Closed
Description
Describe the bug
This happens if the path passed to read_parquet_metadata doesn't exist:
[ERROR] IndexError: list index out of range
Traceback (most recent call last):
File "/var/task/obscured/obscured.py", line 123, in do_a_thing
column_types, _ = wr.s3.read_parquet_metadata(
File "/opt/python/awswrangler/_config.py", line 715, in wrapper
return function(**args)
File "/opt/python/awswrangler/_utils.py", line 178, in inner
return func(*args, **kwargs)
File "/opt/python/awswrangler/s3/_read_parquet.py", line 846, in read_parquet_metadata
columns_types, partitions_types, _ = _read_parquet_metadata(
File "/opt/python/awswrangler/s3/_read_parquet.py", line 140, in _read_parquet_metadata
return reader.read_table_metadata(
File "/opt/python/awswrangler/s3/_read.py", line 280, in read_table_metadata
merged_schemas = _validate_schemas(schemas=schemas, validate_schema=False)
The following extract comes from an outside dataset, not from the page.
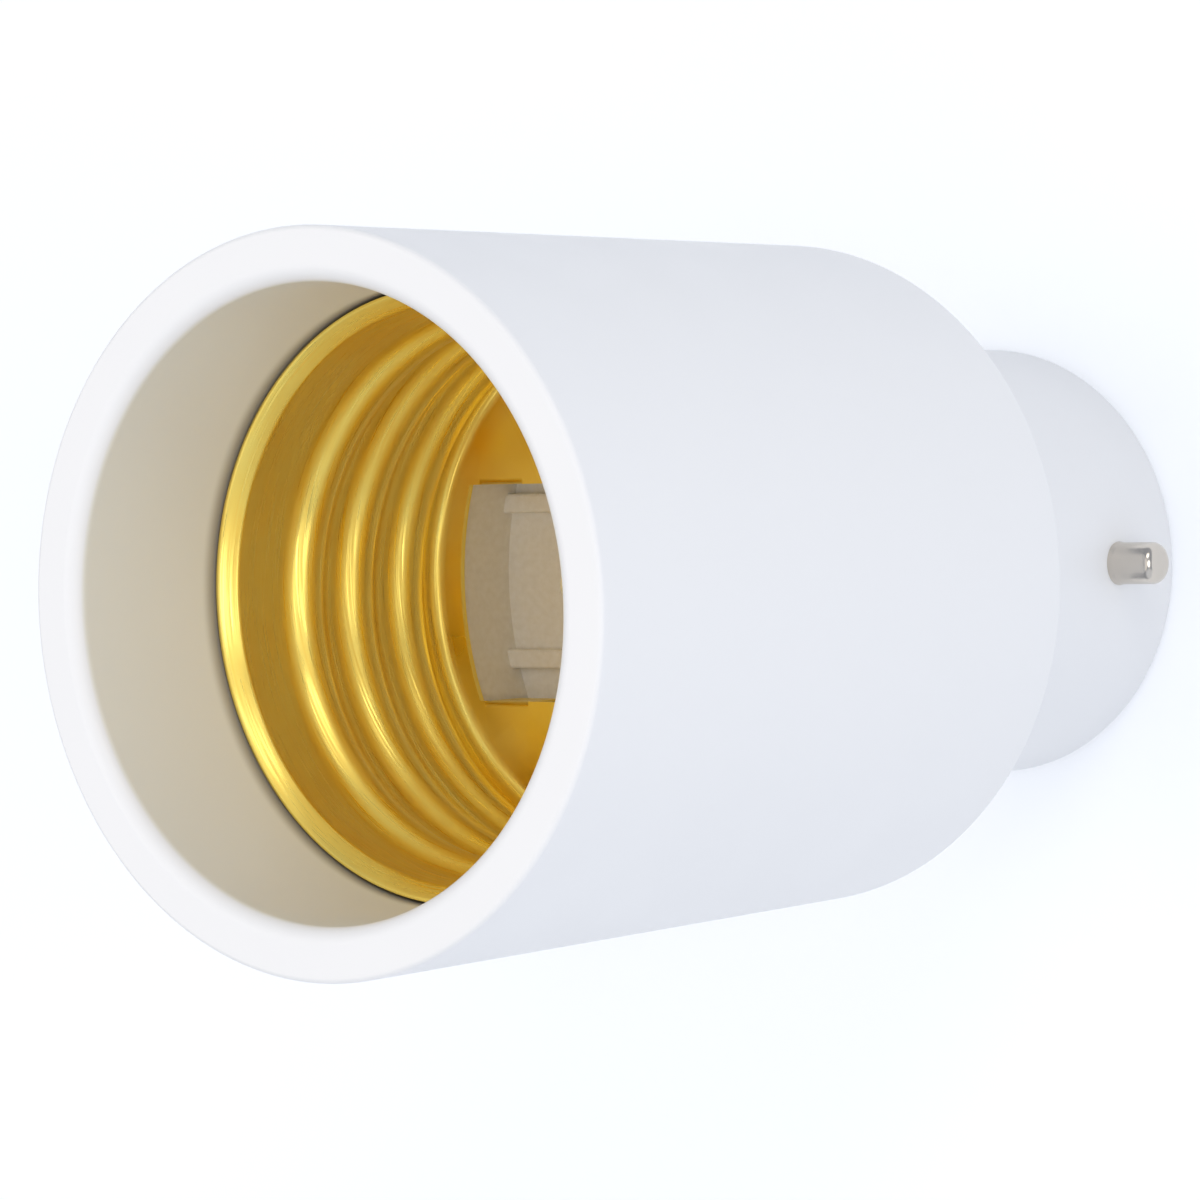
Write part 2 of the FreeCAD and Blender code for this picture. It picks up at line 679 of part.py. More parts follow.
def make_lead(name, side, start_x, start_y, start_z):
    """An insulated lead from an end contact's tail, up an S-bend in one upright plane, to its upper end."""
    body = new_body(name)
    foot_y = S["end_contact_place"] * side
    across = root_of(start_x * start_x + (start_y - foot_y) * (start_y - foot_y))
    low_z = END_TAIL + S["lead_straight"]
    high_z = BORE_FLOOR - S["lead_straight"]
    bend = (high_z - low_z) * BEND_SHARE
    sine, cosine = tangent(high_z - low_z, across - bend * 2, bend * 2)
    path = new_sketch(body, name + "_path", "XZ_Plane")
    corners = [
        (0, END_TAIL),
        (0, low_z, -bend),
        (bend - bend * cosine, low_z + bend * sine),
        (across - bend + bend * cosine, high_z - bend * sine, bend),
        (across, high_z),
        (across, start_z),
    ]
    draw(path, corners, closed=False)
    circle = new_sketch(body, name + "_circle", "XY_Plane", END_TAIL)
    draw_circle(circle, 0, 0, S["lead_diameter"])
    pipe = body.newObject("PartDesign::AdditivePipe", name + "_pipe")
    pipe.Profile = circle
    pipe.Spine = (path, [f"Edge{number}" for number in range(1, len(corners))])
    doc.recompute()
    length = sum(edge.Length for edge in path.Shape.Edges)
    area = math.pi * float(S["lead_diameter"]) ** 2 / 4
    print(name, "volume over section times length", round(body.Shape.Volume / (area * length), 4))
    angle = math.degrees(math.atan2(float(start_y - foot_y), float(start_x)))
    body.Placement = FreeCAD.Placement(Vector(0, float(foot_y), 0), FreeCAD.Rotation(Vector(0, 0, 1), angle))
    bind(body, "Placement.Base.y", foot_y)
    bind(body, "Placement.Rotation.Angle", angle_of(start_y - foot_y, start_x))
    return body


def make_fixing_screw(name, side):
    """A pan head screw through the shell and the carrier into a boss of the housing."""
    body = new_body(name)
    head_r = S["screw_head_diameter"] / 2
    shank_r = S["screw_diameter"] / 2
    edge = S["screw_head_height"] / 2
    head_top = BASE_TOP + S["screw_head_height"]
    revolve(body, name + "_turned", [
        (0, SCREW_END),
        (shank_r, SCREW_END + shank_r),
        (shank_r, BASE_TOP),
        (head_r, BASE_TOP),
        (head_r, head_top - edge, edge),
        (head_r - edge, head_top),
        (0, head_top),
    ])
    slot = new_sketch(body, name + "_slot_edge", "XY_Plane", head_top)
    half = S["screw_slot"] / 2
    draw(slot, box_outline(-head_r, head_r, -half, half))
    extrude(body, name + "_slot", slot, edge, cut=True, back=True)
    bind(body, "Placement.Base.y", SCREW_PLACE * side)
    return body


def export():
    """Check every object and write each piece to its own file."""
    doc.recompute()
    for thing in doc.Objects:
        if any(word in ("Invalid", "Error") for word in thing.State):
            raise RuntimeError(f"{thing.Label} failed: {thing.State}")
    os.makedirs("parts", exist_ok=True)
    for thing in pieces:
        if thing.Shape.isNull() or not thing.Shape.isValid():
            raise RuntimeError(f"{thing.Label} has no valid shape")
        thing.Shape.exportStep(f"parts/{thing.Label}.step")
        print(thing.Label, round(thing.Shape.Volume, 1), len(thing.Shape.Solids))


pieces = [
    make_housing(),
    make_pin("bayonet_pin_right", 0),
    make_pin("bayonet_pin_left", 180),
    make_shell(),
    make_carrier(),
    make_leaf(),
    make_button(),
    make_leaf_rivet(),
    make_fixing_screw("fixing_screw_back", 1),
    make_fixing_screw("fixing_screw_front", -1),
    make_end_contact("end_contact_back", 1),
    make_end_contact("end_contact_front", -1),
    make_lead("centre_lead", 1, RIVET_PLACE, size_of(0), POCKET_UNDER - S["solder_tail"]),
    make_lead("shell_lead", -1, -S["tail_place"], -FRONT_EDGE - S["sheet"] / 2, TAIL_END),
]
export()
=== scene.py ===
import json
import math

import bmesh
import bpy
from mathutils import Matrix, Vector


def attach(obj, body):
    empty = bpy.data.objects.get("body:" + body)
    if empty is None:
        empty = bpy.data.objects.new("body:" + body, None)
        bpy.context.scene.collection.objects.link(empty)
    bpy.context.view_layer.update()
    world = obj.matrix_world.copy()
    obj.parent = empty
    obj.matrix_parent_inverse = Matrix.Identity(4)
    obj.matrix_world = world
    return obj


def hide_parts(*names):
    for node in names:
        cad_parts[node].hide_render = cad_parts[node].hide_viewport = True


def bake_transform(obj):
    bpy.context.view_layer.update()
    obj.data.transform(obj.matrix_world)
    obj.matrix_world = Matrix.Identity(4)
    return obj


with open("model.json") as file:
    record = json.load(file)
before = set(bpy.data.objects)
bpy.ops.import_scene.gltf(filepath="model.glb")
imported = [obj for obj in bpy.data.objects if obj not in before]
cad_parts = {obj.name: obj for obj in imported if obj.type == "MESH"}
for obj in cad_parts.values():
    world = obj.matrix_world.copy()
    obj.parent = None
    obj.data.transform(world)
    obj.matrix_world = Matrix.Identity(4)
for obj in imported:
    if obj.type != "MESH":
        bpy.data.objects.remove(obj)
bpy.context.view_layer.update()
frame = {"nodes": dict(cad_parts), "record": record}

# The adapter stands on its bayonet cap. +Z runs up to the mouth, and +X through a bayonet pin.
MM = 0.001
FULL_TURN = 2 * math.pi

# Points nearer than this many metres count as one place, and in a merge as one point.
SAME_PLACE = 1e-6
MERGED = 1e-7

# How finely round shapes are divided, and the angle under which two faces count as one flat face.
TURN_STEPS = 256
SMALL_TURN_STEPS = 96
HOLE_STEPS = 48
ARC_STEP = math.radians(12)
FLAT = math.radians(0.5)

# All sizes from here on are in millimetres. A cutting shape runs past the face that it cuts by the overrun.
OVERRUN = 1

# The small rounds of turned and of clenched edges.
EDGE_ROUND = 0.15
CLENCH_ROUND = 0.12

# Housing.
TOP = 53.8
MOUTH_R = 16.7
SHOULDER_R = 16.2
BORE_R = 14.2
BORE_FLOOR_R = 14.05
BORE_FLOOR = 20.6
MOUTH_ROUND = 0.8
RIM_ROUND = 0.25
SHOULDER_ROUND = 0.35
NECK_ROUND = 0.25
DRAFT_ABOVE_LIP = 0.1
CAP_R = 11.0
CAP_LENGTH = 18.2
CAP_BORE_R = 9.0
CAP_END_ROUND = 0.5
END_WALL = 2.6
BOSS_REACH = 9.755

# The painted warm bounce light from the brass on the bore's wall: where it starts and its ramp at the mouth's
# edge; and the height of the painted shade over the lip.
PAINTED_BRASS_BOUNCE_START = CAP_LENGTH + 1
PAINTED_BRASS_BOUNCE_RAMP = (BORE_R + 0.01, BORE_R + 0.07)
PAINTED_LIP_SHADE = 0.9

# Bayonet pins, and the bosses behind them. A pin is upset a little where it leaves the cap.
PIN_HEIGHT = 5.3
PIN_R = 1.05
PIN_FOOT = 7.0
PIN_TIP = 13.5
PIN_TIP_ROUND = 0.5
PIN_UPSET = 0.05
PIN_UPSET_START = CAP_R - 0.1
PIN_UPSET_TOP = CAP_R + 0.02
PIN_UPSET_END = CAP_R + 0.3
PIN_UPSET_ROUND = 0.03
PIN_UPSET_FADE = 0.4
PIN_BOSS_R = 2.5
PIN_BOSS_END = 10.0

# Screw shell, of one sheet. The thread's crests stand inwards from its root.
SHEET = 0.3
BASE_TOP = 29.7
BASE_ROUND = 0.8
BASE_ROUND_STEPS = 5
LIP_TOP = 44.53
LIP_FLARE = 0.75
LIP_LAND = 0.15
LIP_TOP_ROUND = 0.2
LIP_FOOT_ROUND = 0.25
ROOT_R = 13.3
THREAD_DEPTH = 0.85
PITCH = 3.63
CREST_ROUND = 1.08
FIRST_CREST = 39.2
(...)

File "/opt/python/awswrangler/s3/_read.py", line 304, in _validate_schemas
first: pa.schema = schemas[0]
How to Reproduce
awswrangler.s3.read_parquet_metadata(path='s3://bucket-you-can-read/file-that-doesnt-exist')
Expected behavior
An exception like exceptions.NoFilesFound is thrown, or perhaps some kind of empty result? It's unclear what the correct behavior here should be, but it's not throwing an IndexError :)
Your project
No response
Screenshots
No response
OS
Linux
Python version
3.11
AWS SDK for pandas version
3.7.3
Additional context
No response